The NTO is a tensor operator In our case, however, the NTO is actually a tensor operator. In a Pytorch implementation, for example, the hidden state will have the form [B, T, H] over batch inputs, \(x\), times, \(t\), and hidden units. The quantity \(\frac{d h}{d \theta}\) thus has the form [B, T, H, M], where \(M\) is the size of the flattened model parameters. Finally, \(\Theta\) is an linear operator on the space of tensors of the form [B, T, H]. If we discretize it, it will be a massive matrix of shape B*T*H by B*T*H. If indexed in Pytorch, the of \(\Phi\) are given by $$\Phi: \mathbb{R}^{B\times T \times H} \rightarrow \mathbb{R}^{B \times T \times H}$$ $$\Phi[b, t, h, b_0, t_0, h_0] = \sum_{m=1}^M \frac{d h}{d \theta}[b, t, h, m] \frac{d h}{d \theta}[b_0, t_0, h_0, m].$$ Formally, this is a tensor product on \(\frac{d h}{d \theta}\) where the parameter dimension is contracted (see my blog post going into more depth on tensor calculus). The fact that the NTO is a tensor operator for such general recurrent models has pros and cons. Pros include that it encapsulates a massive amount of information, including insights into GD learning at very granular levels given by eigenfunctions. Indeed, in the next section I'll discuss some of the ways we can reduce the operator to generate different perspectives on the GD learning. However, this is also a since it makes the whole object harder to understand, requiring some tensor math. Another major con is the massive size of this object. Even for very small problems it can be huge (e.g. 100 neurons, batch size 100 and 100 forward-pass times results in \(\Phi\) being 1m by 1m when discretized). Thus, advanced matrix-free methods that do not actually compute the full discretized operator are needed to work with \(\Phi\) (see my blog using trace estimation for the NTO, for example).



Optional: Working with Tensor Operators

The following sections describes how to work with these tensor operators, providing some intuition and a heirarchy of reduced operators. However, it's not entirely necessary for understanding the methods and I may flesh it out in its own post in the future, feel free to skip!

As mentioned in the prior section, the full empirical NTO for recurrent models is a linear operator on a space of 3-tensors (discretely of shape [B, T, H]). In this section, I'll discuss building some more intuition and practical tools for working with such operators. Indeed, it may be tempting to think that working with such a massive, complex objective is overcomplicating things. However, this object exactly matches Pytorch without any simplication and can be simplified after-the-fact, instead of simplifying at the outset.

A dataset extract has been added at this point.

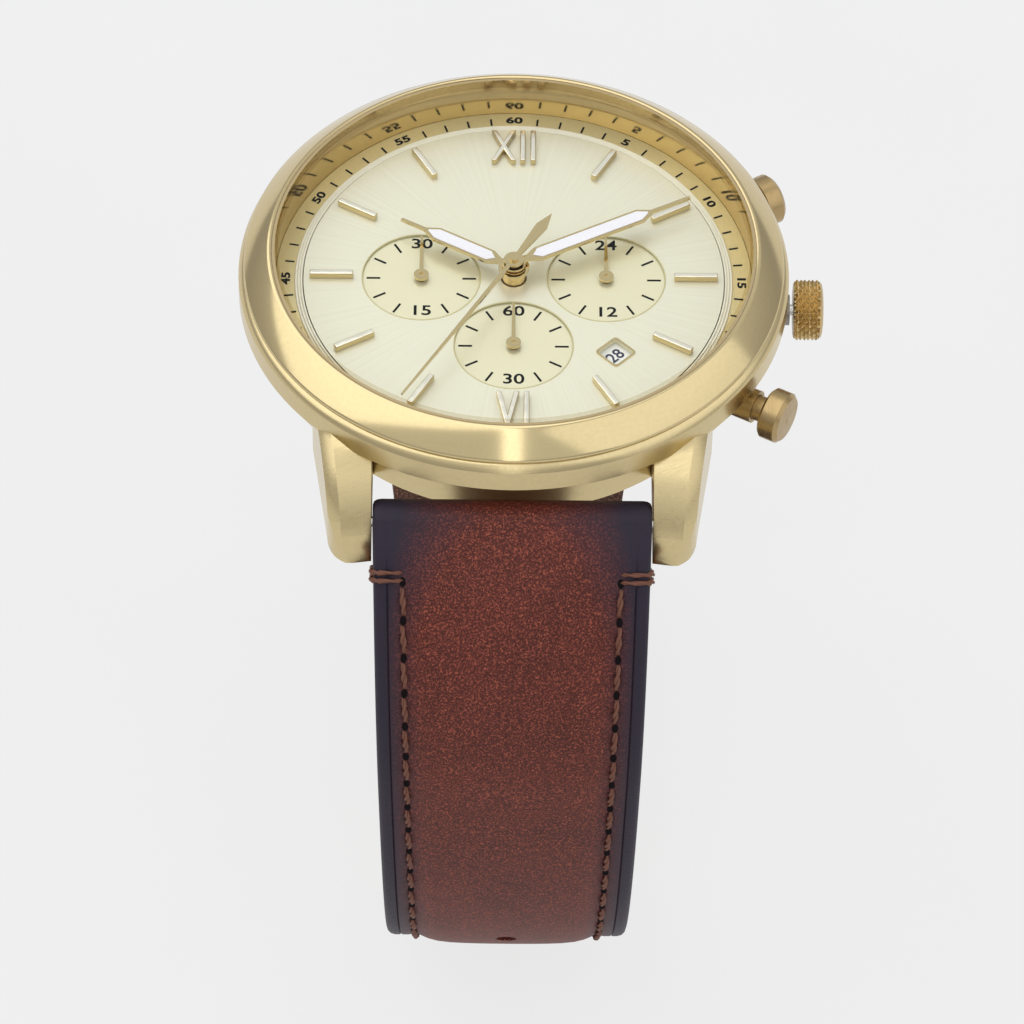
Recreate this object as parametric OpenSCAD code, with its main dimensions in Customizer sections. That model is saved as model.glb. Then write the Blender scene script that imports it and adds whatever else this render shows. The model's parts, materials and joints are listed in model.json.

As we will see later, keeping the full operator in all its complexity allows us to further decompose it into individual components: \(\mathcal{P}\) and \(\mathcal{K}\) which are operators that have their own distinct structure that can be exploited.


Fig 4 Schematic of heirarchy of views attainable by different reductions of the full hidden-state NTO operator (or related operators).

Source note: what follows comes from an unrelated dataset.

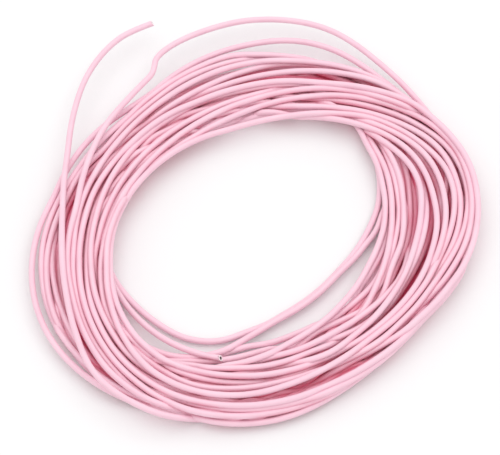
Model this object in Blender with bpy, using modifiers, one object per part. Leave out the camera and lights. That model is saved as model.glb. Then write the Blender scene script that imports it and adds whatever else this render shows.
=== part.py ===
"""Loose hand-wound coil of thin PVC-insulated stranded hook-up wire.

One continuous wire, 1.2 mm over its jacket with seven bare copper strands
inside, wound by hand into a flat oval coil about 92 mm across. Most turns lie
pressed together in one bundle; a few spring free of it inside and outside, and
both ends are cut square-ish with pliers and left loose.

Units are metres. +Z is up, the coil lies flat on z = 0, and the origin is the
centre of the footprint's bounding box. All polar values are about the coil's
own centre, angles anticlockwise from +X.
"""

import math

import bmesh
import bpy
from mathutils import Matrix, Vector

MM = 0.001

# ---- driving dimensions, in millimetres ----
WIRE_R = 0.60  # over the jacket
BORE_R = 0.31  # inside the jacket, round the seven strands
STRAND_R = 0.095  # one copper strand, 0.2 mm nominal
STRAND_PITCH_R = 0.20  # circle on which the six outer strands lie
STRAND_LAY = 14.0  # length of one full twist of the strands
END_LENGTH = 4.5  # bored jacket modelled at each cut end
END_GAP = 0.10  # between the bored end and the solid stretch behind it
STRAND_LENGTH = 4.2  # modelled length of each strand inside the jacket
CUT_SLOPE = 0.45  # slant of the plier cut, rise over wire diameter
OVAL_Y = 0.976  # the coil is slightly shorter across Y than across X
COIL_X, COIL_Y = -0.305, -4.515  # the coil's centre in the footprint's frame

# The bundle of turns: angle in degrees, inner radius, outer radius, height.
BUNDLE = [
    (0, 25.2, 45.0, 4.6),
    (15, 27.4, 46.6, 4.9),
    (30, 29.8, 46.6, 5.0),
    (45, 31.6, 45.6, 5.3),
    (60, 31.0, 45.0, 5.4),
    (75, 29.0, 44.0, 5.2),
    (90, 27.8, 43.0, 5.0),
    (105, 26.4, 41.4, 5.0),
    (120, 25.6, 39.8, 5.2),
    (135, 25.6, 39.6, 5.4),
    (150, 26.2, 40.2, 5.4),
    (165, 27.0, 40.8, 5.2),
    (180, 28.4, 42.0, 5.0),
    (195, 29.8, 43.2, 4.8),
    (210, 31.4, 44.0, 4.8),
    (225, 32.6, 44.4, 5.0),
    (240, 32.6, 44.2, 5.0),
    (255, 31.2, 44.0, 4.8),
    (270, 28.8, 43.8, 4.6),
    (285, 26.6, 42.0, 4.6),
    (300, 25.0, 39.6, 4.8),
    (315, 24.6, 38.4, 5.0),
    (330, 24.6, 39.0, 4.8),
    (345, 24.8, 42.0, 4.6),
]
BUNDLE_STATIONS = 72

PINK = (0.95, 0.60, 0.70)
COPPER = (0.62, 0.33, 0.20)

for old in list(bpy.data.objects):
    bpy.data.objects.remove(old, do_unlink=True)
coil = bpy.data.collections.new("hookup_wire_coil")
bpy.context.scene.collection.children.link(coil)


def material(name, colour, roughness, metallic=0.0):
    mat = bpy.data.materials.new(name)
    mat.use_nodes = True
    shader = mat.node_tree.nodes["Principled BSDF"]
    shader.inputs["Base Color"].default_value = (*colour, 1.0)
    shader.inputs["Roughness"].default_value = roughness
    shader.inputs["Metallic"].default_value = metallic
    return mat


def polar(angle_deg, radius, z=0.0):
    """A point of the coil, in millimetres in the footprint's frame."""
    a = math.radians(angle_deg)
    return Vector((COIL_X + radius * math.cos(a), COIL_Y + OVAL_Y * radius * math.sin(a), z))


def spline_value(keys, t, closed_span=None):
    """Catmull-Rom through (t, v1, v2...) rows, smooth in every value."""
    n = len(keys)
    if closed_span:
        t = keys[0][0] + (t - keys[0][0]) % closed_span

    def key(i):
        if closed_span:
            wraps, j = divmod(i, n)
            return (keys[j][0] + wraps * closed_span, *keys[j][1:])
        if i < 0:
            return tuple(2 * a - b for a, b in zip(keys[0], keys[1]))
        if i >= n:
            return tuple(2 * a - b for a, b in zip(keys[-1], keys[-2]))
        return keys[i]

    i = 0
    while i < (n - 1 if closed_span else n - 2) and key(i + 1)[0] <= t:
        i += 1
    p0, p1, p2, p3 = key(i - 1), key(i), key(i + 1), key(i + 2)
    h = p2[0] - p1[0]
    s = (t - p1[0]) / h
    out = []
    for c in range(1, len(p1)):
        m1 = (p2[c] - p0[c]) / (p2[0] - p0[0]) * h
        m2 = (p3[c] - p1[c]) / (p3[0] - p1[0]) * h
        out.append(
            (2 * s**3 - 3 * s**2 + 1) * p1[c]
            + (s**3 - 2 * s**2 + s) * m1
            + (-2 * s**3 + 3 * s**2) * p2[c]
            + (s**3 - s**2) * m2
        )
    return out


def add(name, data, mat, matrix=None):
    ob = bpy.data.objects.new(name, data)
    coil.objects.link(ob)
    data.materials.clear()
    data.materials.append(mat)
    if matrix is not None:
        ob.matrix_world = matrix
    return ob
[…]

Reduced Views A simple way to work with this complex operator is to reduce it into simpler "views". The operator itself informs how gradient updates to the hidden state are structured over time, batch inputs and hidden units, which is a ton of information. Sometimes, we would like to know in what subspaces the updates will reside, on average, without consider time or batches. Or, as another example, we want to consider where most of the updates will be concentrated as a signal over time and batches, without thinking about the individual hidden units.

To generate such views, we define a method of reducing the operator over particular axes. Given an axis (time, batches or hidden units), the view of the tensor essentially performs streaming over that axis. For example, let's define the time-averaged NTO \(\langle \Phi \rangle_t\). This is a linear operator now on 2-tensors of shape [B, H]. Specifically, $$\langle \Phi \rangle_t[b, h, b_0, h_0] = \langle \Phi[b, h, t, b_0, h_0, t_0] \rangle_{t, t_0},$$ i.e. we average over the time axes. This operator takes in tensors of shape [B, H], produces a tensor of shape [B, T, H] by making T copies, applies \(\Phi\) to this tensor, then averages the final result over the time axis. In my code, you can find the implementation in op_common.py, called AveragedOperator. Similarly, we can define averaging operations over any of the axes: time, hidden units, or batches, or multiple simultaneously.


Some Example Use Cases

Fig 5 Eigenfunctions and effective rank of the parameter operator \(\langle \mathcal{K} \rangle_{h}\), reduced over the hidden dimension.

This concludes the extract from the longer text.